Adicionalmente, aproximadamente metade dos registros foram associados aos quartis de alta
concentração. Os estudos de campo empregando sentinelas, em áreas de proteção integral do Brasil e
da Austrália, mostraram níveis de moderados a baixos quando comparados a áreas sem proteção ou de
uso múltiplo. Mais além, os tipos de polímeros encontrados foram consistentes com aquelesreportados
para regiões costeiras e urbanizadas, indicando potenciais fontes múltiplas de contaminação para esta
AMPs. Em ambos os países do Sul global, nenhuma correlação significativa foi encontrada entre as
concentrações de MPs e níveis de urbanização, sugerindo que fatores como fontes locais e condições
hidrodinâmicas podem estar influenciando a contaminação. Tais achados sugerem que as áreas
estudadas oferecem algum nível de proteção contra a contaminação, embora mais esforços de manejo
sejam necessários para atingir níveis de proteção compatíveis com os internacionalmente almejados.

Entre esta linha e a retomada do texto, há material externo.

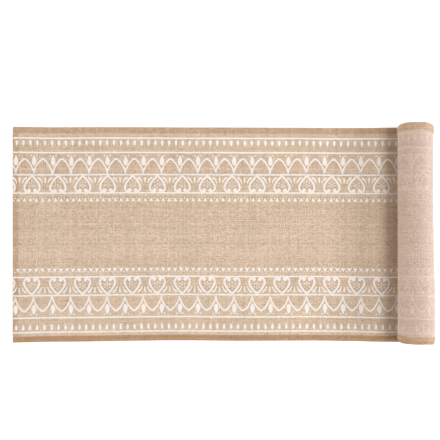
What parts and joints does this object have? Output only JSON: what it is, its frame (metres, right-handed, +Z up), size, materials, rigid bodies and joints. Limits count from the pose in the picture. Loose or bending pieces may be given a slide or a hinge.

Embora a implementação de AMPs ao redor do mundo possam fornecer algum grau de proteção a
essas áreas, os níveis de contaminação encontrados com base em dados secundários e nas análises in
situ, indicam fontes difusas de contaminação. Assim, monitoramentos de longo prazo devem ser
realizados avaliando simultaneamente o risco ecológico e tendências temporais. Tal abordagem é
essencial, considerando o arcabouço regulatório que potencialmente derivará das decisões tomadas
junto ao tratado global dos plásticos.
Palavras-Chave: microplástico, conservação, poluição, biodiversidade.